-- start of Data entries --

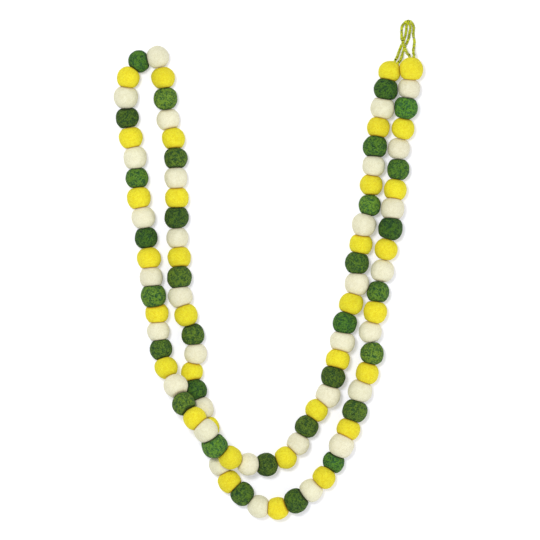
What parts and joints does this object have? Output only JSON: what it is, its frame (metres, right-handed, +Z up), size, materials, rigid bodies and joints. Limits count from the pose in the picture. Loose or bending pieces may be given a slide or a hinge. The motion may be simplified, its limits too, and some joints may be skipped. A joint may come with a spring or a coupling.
{
  "type": "felt ball garland",
  "caption": "Garland of solid felt balls in yellow, green and cream, threaded tight on a hidden string with a small bead loop at each end, lying folded in half.",
  "frame": {"origin": "on the surface that the garland lies on, under the middle of the outline of its balls in plan", "axes": "+Z up from the surface, +Y towards the two bead loops, +X to the right as seen from above with the loops at the top"},
  "size_m": [0.3363, 0.5435, 0.0518],
  "materials": {
    "felt_three_colours": "matte",
    "felt_yellow": "matte",
    "felt_green": "matte",
    "felt_cream": "matte",
    "seed_beads": "gloss"
  },
  "bodies": {
    "root": {"repeat_01": "felt_three_colours", "repeat_02": "felt_three_colours", "repeat_03": "felt_three_colours", "repeat_04": "felt_three_colours", "repeat_05": "felt_three_colours", "repeat_06": "felt_three_colours", "repeat_07": "felt_three_colours", "repeat_08": "felt_three_colours", "repeat_09": "felt_three_colours", "repeat_10": "felt_three_colours", "repeat_11": "felt_three_colours", "repeat_12": "felt_three_colours", "repeat_13": "felt_three_colours", "repeat_14": "felt_three_colours", "repeat_15": "felt_three_colours", "repeat_16": "felt_three_colours", "repeat_17": "felt_three_colours", "repeat_18": "felt_three_colours", "repeat_19": "felt_three_colours", "repeat_20": "felt_three_colours", "repeat_21": "felt_three_colours", "repeat_22": "felt_three_colours", "repeat_23": "felt_three_colours", "repeat_24": "felt_three_colours", "repeat_25": "felt_three_colours", "repeat_26": "felt_three_colours", "repeat_27": "felt_three_colours", "repeat_28": "felt_three_colours", "repeat_29": "felt_three_colours", "repeat_30": "felt_three_colours", "repeat_31": "felt_three_colours", "repeat_32": "felt_three_colours", "end_ball": "felt_yellow", "loop_start": "seed_beads", "loop_end": "seed_beads"}
  },
  "joints": []
}
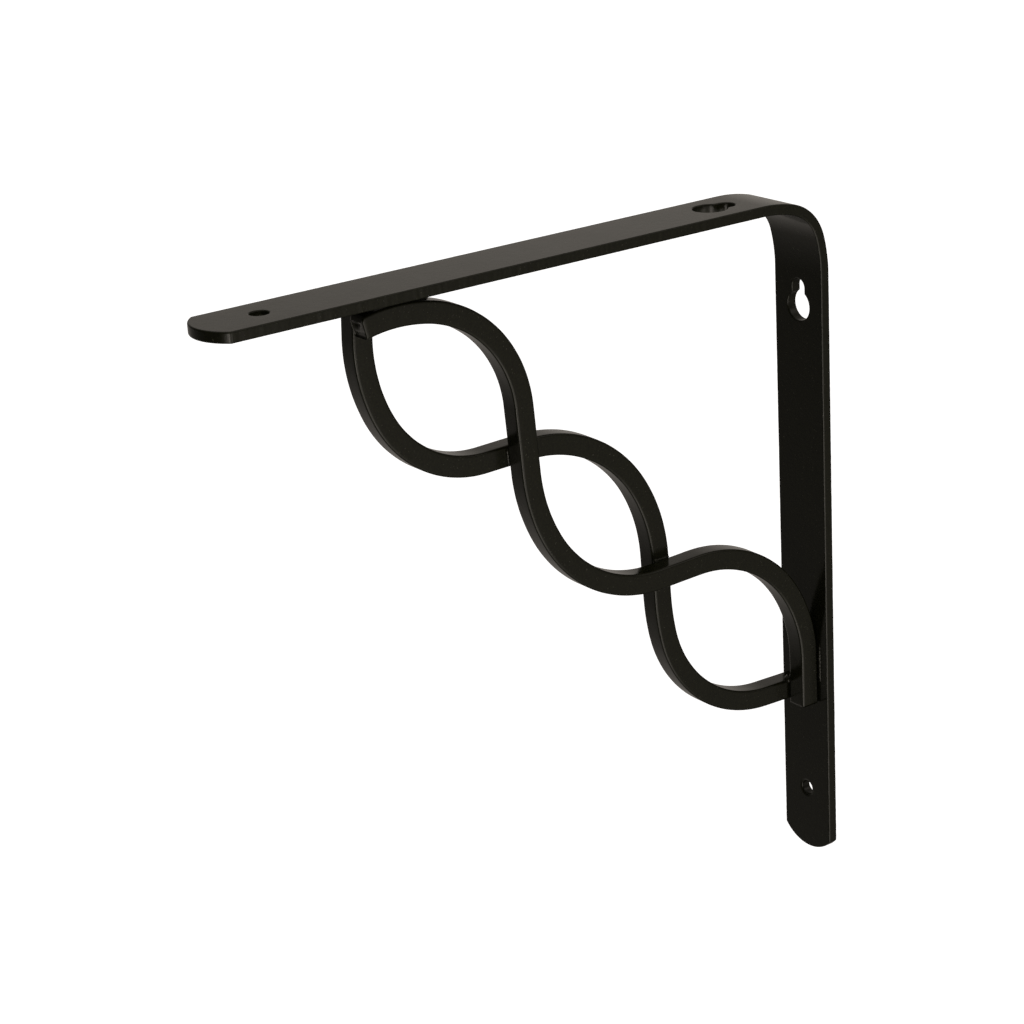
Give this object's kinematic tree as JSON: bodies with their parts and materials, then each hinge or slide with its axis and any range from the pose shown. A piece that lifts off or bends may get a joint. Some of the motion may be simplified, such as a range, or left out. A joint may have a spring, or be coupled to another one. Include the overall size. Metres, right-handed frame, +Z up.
{
  "type": "shelf bracket",
  "caption": "Right-angled wall bracket of bent steel strip with keyholes, braced in the corner by waved square bars that cross one another.",
  "frame": {"origin": "on the wall face of the upright, at half the bracket's height and in the middle of the strip's width", "axes": "+X out from the wall along the arm, +Z up, +Y across the strip towards the side where the front bar lies"},
  "size_m": [0.2, 0.0202, 0.21],
  "materials": {
    "black_powder_coat": "satin black powder coat, very slightly orange-peeled"
  },
  "bodies": {
    "root": {"bent_strip": "black_powder_coat", "front_scroll": "black_powder_coat", "back_scroll": "black_powder_coat"}
  },
  "joints": []
}
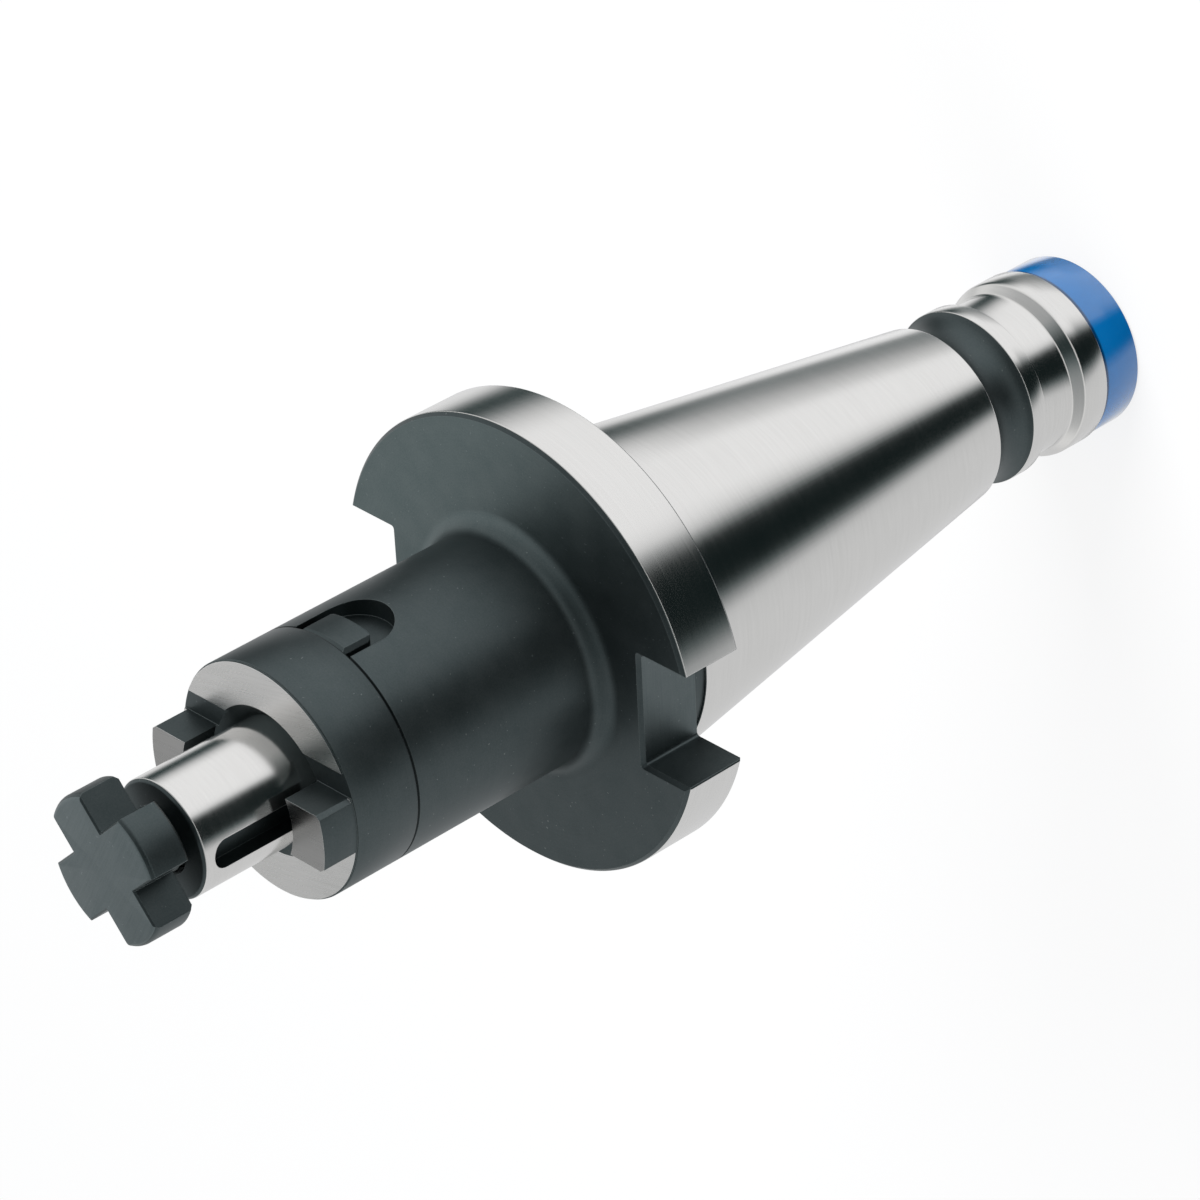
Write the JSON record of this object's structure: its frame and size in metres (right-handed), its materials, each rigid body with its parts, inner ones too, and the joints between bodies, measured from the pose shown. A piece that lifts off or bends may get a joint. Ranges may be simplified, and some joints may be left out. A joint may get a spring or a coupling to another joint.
{
  "type": "shell mill arbor",
  "caption": "Shell mill arbor: steep taper shank, slotted flange, keyed pilot with a driving ring and a cruciform-head clamp screw.",
  "frame": {"origin": "on the axis, in the gauge plane of the taper, where its diameter is 44.45 mm", "axes": "+Z along the axis towards the cutter, +X through one drive slot of the flange and the pilot's keyway, +Y through one of the shoulder's slots"},
  "size_m": [0.0608, 0.063, 0.1713],
  "materials": {
    "arbor_steel": "ground bright on taper, flange rim and pilot, black oxide elsewhere",
    "ring_black": "black oxide with a ground front face",
    "screw_black": "black oxide",
    "blue_plastic": "glossy blue"
  },
  "bodies": {
    "arbor": {"arbor_body": "arbor_steel", "colour_ring": "blue_plastic"},
    "driving_ring": {"driving_ring": "ring_black"},
    "clamp_screw": {"clamp_screw": "screw_black"}
  },
  "joints": [
    {"name": "ring_slide", "type": "slide", "parent": "arbor", "child": "driving_ring", "axis": [0, 0, 1], "range_m": [0, 0.0117]},
    {"name": "screw_travel", "type": "slide", "parent": "arbor", "child": "clamp_screw", "axis": [0, 0, 1], "range_m": [-0.0028, 0.045]}
  ]
}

-- end of Data entries --

Please set down the whole listing above without altering a single line.

• **Exercise result**:
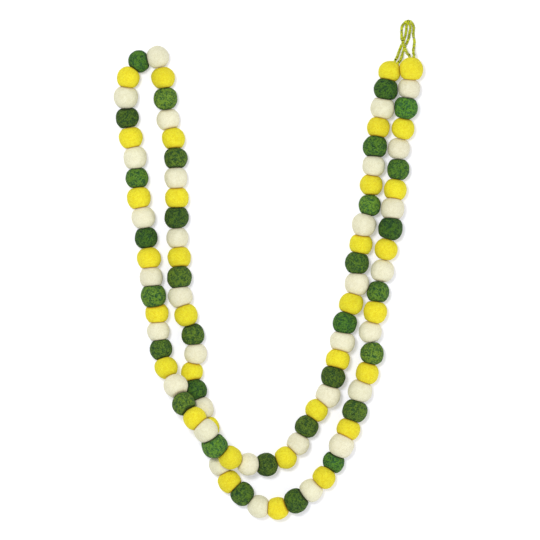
What parts and joints does this object have? Output only JSON: what it is, its frame (metres, right-handed, +Z up), size, materials, rigid bodies and joints. Limits count from the pose in the picture. Loose or bending pieces may be given a slide or a hinge. The motion may be simplified, its limits too, and some joints may be skipped. A joint may come with a spring or a coupling.
{
  "type": "felt ball garland",
  "caption": "Garland of solid felt balls in yellow, green and cream, threaded tight on a hidden string with a small bead loop at each end, lying folded in half.",
  "frame": {"origin": "on the surface that the garland lies on, under the middle of the outline of its balls in plan", "axes": "+Z up from the surface, +Y towards the two bead loops, +X to the right as seen from above with the loops at the top"},
  "size_m": [0.3363, 0.5435, 0.0518],
  "materials": {
    "felt_three_colours": "matte",
    "felt_yellow": "matte",
    "felt_green": "matte",
    "felt_cream": "matte",
    "seed_beads": "gloss"
  },
  "bodies": {
    "root": {"repeat_01": "felt_three_colours", "repeat_02": "felt_three_colours", "repeat_03": "felt_three_colours", "repeat_04": "felt_three_colours", "repeat_05": "felt_three_colours", "repeat_06": "felt_three_colours", "repeat_07": "felt_three_colours", "repeat_08": "felt_three_colours", "repeat_09": "felt_three_colours", "repeat_10": "felt_three_colours", "repeat_11": "felt_three_colours", "repeat_12": "felt_three_colours", "repeat_13": "felt_three_colours", "repeat_14": "felt_three_colours", "repeat_15": "felt_three_colours", "repeat_16": "felt_three_colours", "repeat_17": "felt_three_colours", "repeat_18": "felt_three_colours", "repeat_19": "felt_three_colours", "repeat_20": "felt_three_colours", "repeat_21": "felt_three_colours", "repeat_22": "felt_three_colours", "repeat_23": "felt_three_colours", "repeat_24": "felt_three_colours", "repeat_25": "felt_three_colours", "repeat_26": "felt_three_colours", "repeat_27": "felt_three_colours", "repeat_28": "felt_three_colours", "repeat_29": "felt_three_colours", "repeat_30": "felt_three_colours", "repeat_31": "felt_three_colours", "repeat_32": "felt_three_colours", "end_ball": "felt_yellow", "loop_start": "seed_beads", "loop_end": "seed_beads"}
  },
  "joints": []
}
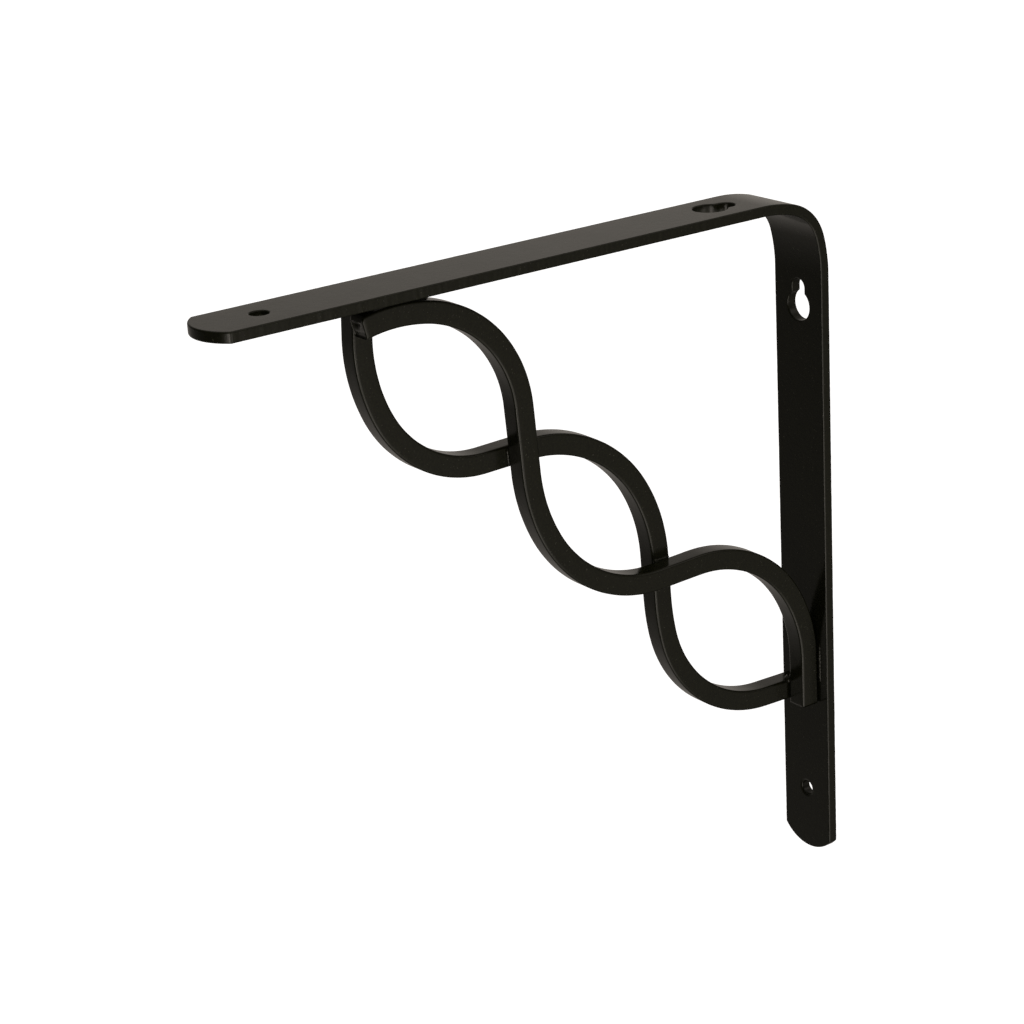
Give this object's kinematic tree as JSON: bodies with their parts and materials, then each hinge or slide with its axis and any range from the pose shown. A piece that lifts off or bends may get a joint. Some of the motion may be simplified, such as a range, or left out. A joint may have a spring, or be coupled to another one. Include the overall size. Metres, right-handed frame, +Z up.
{
  "type": "shelf bracket",
  "caption": "Right-angled wall bracket of bent steel strip with keyholes, braced in the corner by waved square bars that cross one another.",
  "frame": {"origin": "on the wall face of the upright, at half the bracket's height and in the middle of the strip's width", "axes": "+X out from the wall along the arm, +Z up, +Y across the strip towards the side where the front bar lies"},
  "size_m": [0.2, 0.0202, 0.21],
  "materials": {
    "black_powder_coat": "satin black powder coat, very slightly orange-peeled"
  },
  "bodies": {
    "root": {"bent_strip": "black_powder_coat", "front_scroll": "black_powder_coat", "back_scroll": "black_powder_coat"}
  },
  "joints": []
}
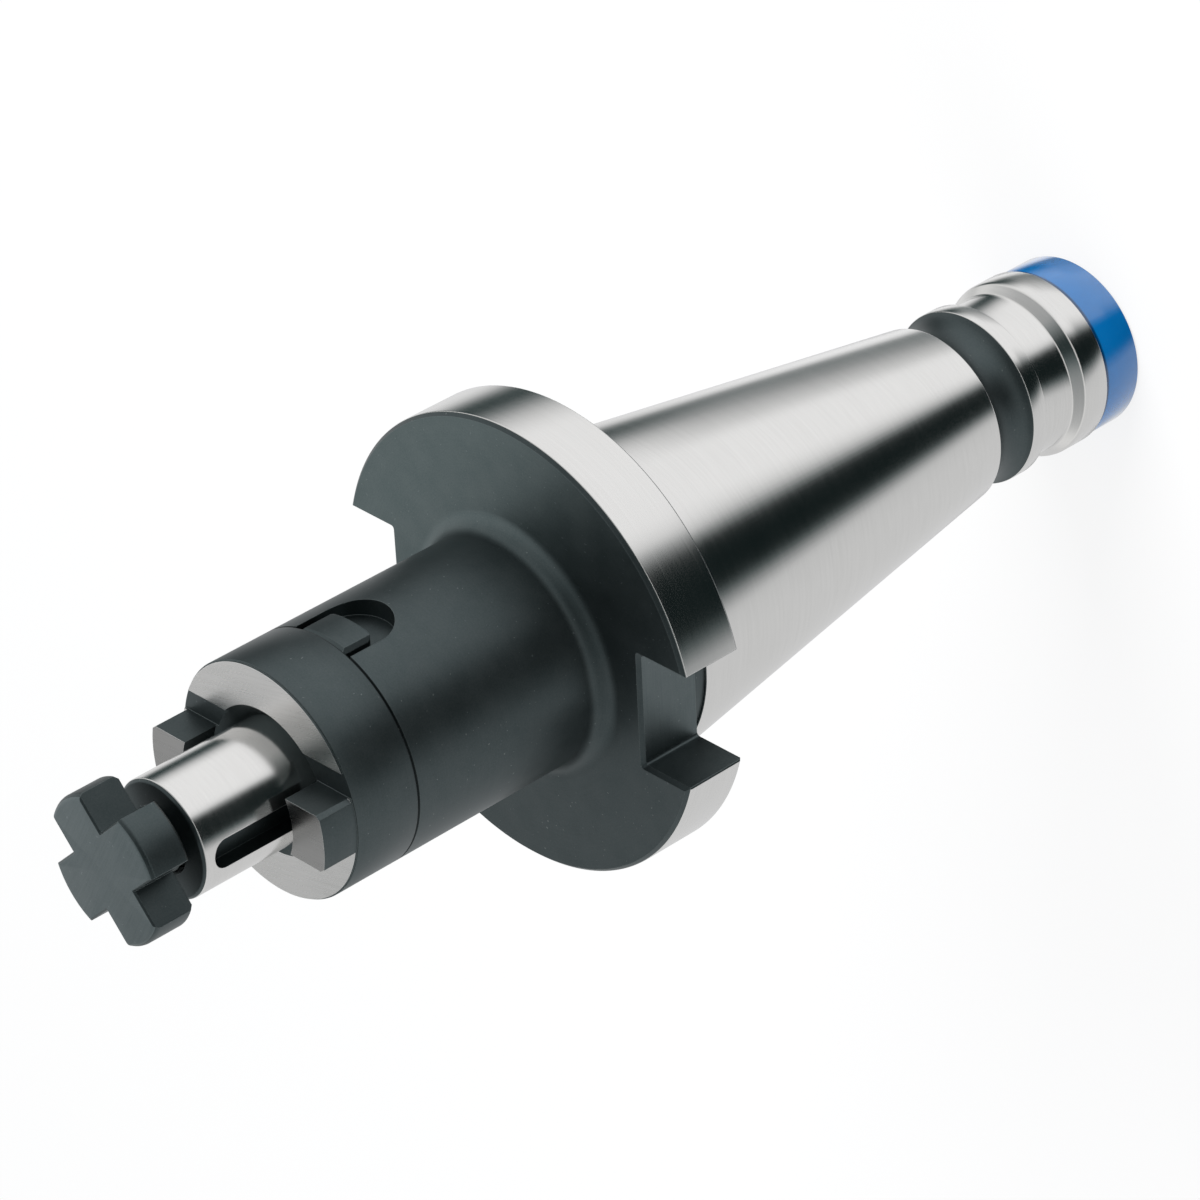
Write the JSON record of this object's structure: its frame and size in metres (right-handed), its materials, each rigid body with its parts, inner ones too, and the joints between bodies, measured from the pose shown. A piece that lifts off or bends may get a joint. Ranges may be simplified, and some joints may be left out. A joint may get a spring or a coupling to another joint.
{
  "type": "shell mill arbor",
  "caption": "Shell mill arbor: steep taper shank, slotted flange, keyed pilot with a driving ring and a cruciform-head clamp screw.",
  "frame": {"origin": "on the axis, in the gauge plane of the taper, where its diameter is 44.45 mm", "axes": "+Z along the axis towards the cutter, +X through one drive slot of the flange and the pilot's keyway, +Y through one of the shoulder's slots"},
  "size_m": [0.0608, 0.063, 0.1713],
  "materials": {
    "arbor_steel": "ground bright on taper, flange rim and pilot, black oxide elsewhere",
    "ring_black": "black oxide with a ground front face",
    "screw_black": "black oxide",
    "blue_plastic": "glossy blue"
  },
  "bodies": {
    "arbor": {"arbor_body": "arbor_steel", "colour_ring": "blue_plastic"},
    "driving_ring": {"driving_ring": "ring_black"},
    "clamp_screw": {"clamp_screw": "screw_black"}
  },
  "joints": [
    {"name": "ring_slide", "type": "slide", "parent": "arbor", "child": "driving_ring", "axis": [0, 0, 1], "range_m": [0, 0.0117]},
    {"name": "screw_travel", "type": "slide", "parent": "arbor", "child": "clamp_screw", "axis": [0, 0, 1], "range_m": [-0.0028, 0.045]}
  ]
}